Reuters now reports that “managers at GM may be hoping the U.S. Treasury—its largest shareholder—would back plans to sell a stake to RHJ, instead of to Magna.”
Moribund RHJ (their annual loss doubled last year to €1B), for long thought to be out of the game, handed in a new proposal. RHJ is reported to require €3.8B in (German) state aid as part of a deal for a majority stake in Opel, against an expected request of €4.5B from Magna. China‘s BAIC has asked for only €2.64B in aid.
The possible plan: The Belgian-based group could do the dirty work, find excuses to close surplus assembly plants and fire the workers, collect money from any government that wants to keep plants open. Then, RHJ will sell back its stake in Opel to GM. The reinvented company “wouldn’t have to get its hands dirty with measures it would have found politically difficult or impossible to implement itself,” as Reuters puts it.
The German unions share the same queasy feelings: “The suspicion is that RHJ as a financial investor would act the interest in GM and quickly flip it back to them,” said Armin Schild, a union leader who sits on Opel’s board.
GM may be emboldened, but they also may misread the political cues from Germany. The German government holds the majority of Opel in trust, in exchange for €1.5B bridge financing. Their biggest fear is that any state aid will flow back to Detroit. The pre-election political climate in Germany has turned anti-bailout.
On a national level, politicians from both sides go slow.

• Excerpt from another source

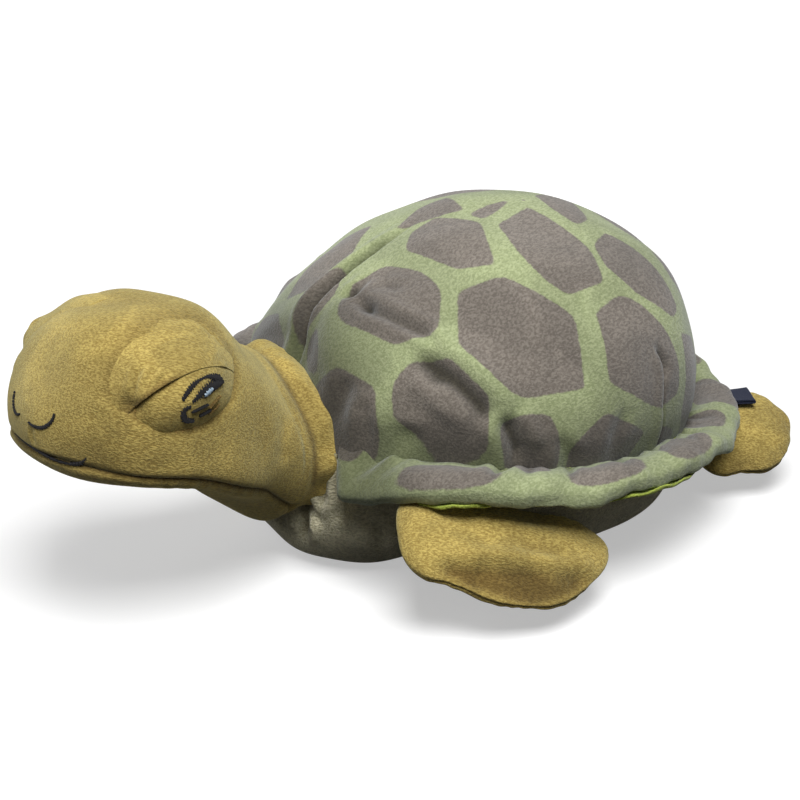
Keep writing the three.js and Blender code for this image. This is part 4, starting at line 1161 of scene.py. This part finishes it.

The elections will most likely be decided by retired people who worry more about their pensions than about keeping factories open. The haggling between bidders gives Berlin time to do nothing. All other carmakers in Europe and their governments wouldn’t shed tears over Opel’s departure.
Worldwide production capacity is currently estimated at 90 million units per year. Only approximately 50 million units are currently sold. As much as governments may prop up their national auto industries for political reasons, ugly reality calls for closing down plants.
Only two months until the national elections in Germany. When they are over, and no deal is closed, Opel will be closed also.